The story is pretty much like a soap opera. There are the steamy scenes with the a young woman and an older man. There is treachery, betrayal, and conflict. Its a quick book and the performance is very good. The book name and the name of all the characters is pretty interesting once you figure it out. I was somewhat disappointed that this was a Nebula award winner, but it was a quick read and kept my attention.
"Nebula? If you say so....."
It's an OK read if you like Skolia already (and like it a lot). But it wasn't for me. The only time I found any excitement or tension was when the heroine was kidnapped, but that didn't last long. Other than that, people were way too happy and friendly with each other to make an interesting read.
I sure don't see a reason for a Nebula award, but no story is beloved by all people.
Blah ending for me. You could predict it easily. I was ready for the story to end long before it did. Nice portrayal of a resident population fighting invaders, but not realistic. She had something like a couple hundred thousand people in a tent city on the plain. They would have used up all food and water resources within miles and miles in just a couple days, not to mention lack of sanitary facilities. In Fantasy, you needn't be realistic, but Science Fiction usually tries to act like it could happen.
No, Ms. Fields narration bothered me more than the story. She makes the hero sound like he's a drunk teenager. She does not excel at male voices.
Maybe if Spielberg and Lucas did a great makeover.
Ms. Fields narration ruined this for me, but the story wasn't that enthralling. After reading Primary Inversion, I was ready for a supposedly award winning novel in the series. I didn't feel like I received that experience.

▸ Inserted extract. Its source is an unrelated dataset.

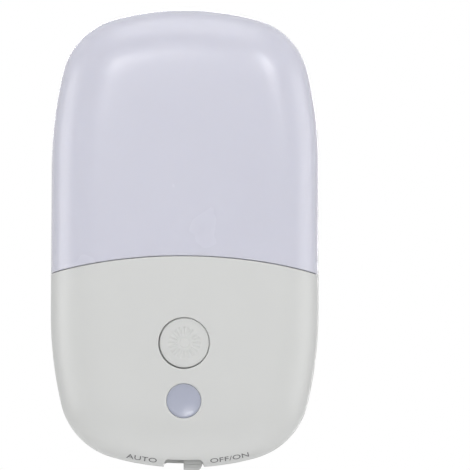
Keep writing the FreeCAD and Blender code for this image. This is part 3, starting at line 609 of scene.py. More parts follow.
@dataclass(frozen=True)
class Crown:
    """The form of the front skin from its rim to the middle.

    Attributes:
        front: Depth of the flat middle.
        steps: Depths of the rows up the wall, from the rim.
        chamfer: How far the rim's own row lies inside the wall.
        band: How far in from the rim the finely sampled round of the edge reaches.
        margins: How much further in the band's last two rows lie.
        run: How far in the edge's bend reaches.
        bend: How far the edge's bend falls.
        power: Power of the bend's superellipse, 2 for a plain ellipse.
        fall: How much lower the crown is at the edge than in the middle.
        reach: How far in from the edge the crown falls.
        wall: Thickness of the skin.
        inset: How far the rim lies inside the body's outline.
    """

    front: float = 30.0
    steps: tuple[float, ...] = (16.2, 16.32, 18.1, 20.5, 21.1)
    chamfer: float = 0.12
    band: float = 7.0
    margins: tuple[float, float] = (0.35, 1.0)
    run: float = 12.5
    bend: float = 7.4
    power: float = 2.35
    fall: float = 0.7
    reach: float = 19.0
    wall: float = 1.8
    inset: float = 0.35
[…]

"It's the little things that count."
This is the first Skolian Empire book I've read. It's good, and I like it. It's a good companion for the mindless labor I have to do for the next few days, It's well-written and competently plotted ,and the romance is fun.
However. I'm on chapter 5 and so far there've been one scientific inaccuracy and two evolutionary impossibilities that should have been edited out.
The people on the planet have either to be a result of parallel evolution or descendants of human space travelers, with human DNA. [I suspect the latter--how else could they interbreed?] Asaro gave them physical characteristics that preclude either possibility. The hero's response to oxygen deprivation was spot on; so she really should have looked up how the human brain reacts to an oxygen-rich environment.
The Audible bio says Asaro is a physicist who belongs to a seriously talent-rich writers' group. I expect she knows something of evolution and biology---you can't get a BS in any science or technical field without taking physics, chemistry and biology along with the math, even if you love one subject and would rather be beat with a stick than take the other two.
I suspect that a writer with her educational credentials knows her stuff. I'm wondering if she and her readers decided that these discrepancies were too trivial to matter and were less important than the development of the fictive world.
Logic counts. The little things matter. And just you get one thing wrong, no matter how arcane, and somebody will always write you to tell you about it.
AND I LIKE THIS BOOK. I'D RECOMMEND IT TO ANYBODY!
"Since a boy he only wanted to be farmer..." What a HORRIBLE way to end a supposed science fiction book!! A few fantasy factoids. . .they have 8 fingers because of their binary world. No science to this book. .I did keep hoping. Much, much more romance than fantasy or SCIENCE FICTION(???) I WAS SO DISAPPOINTED.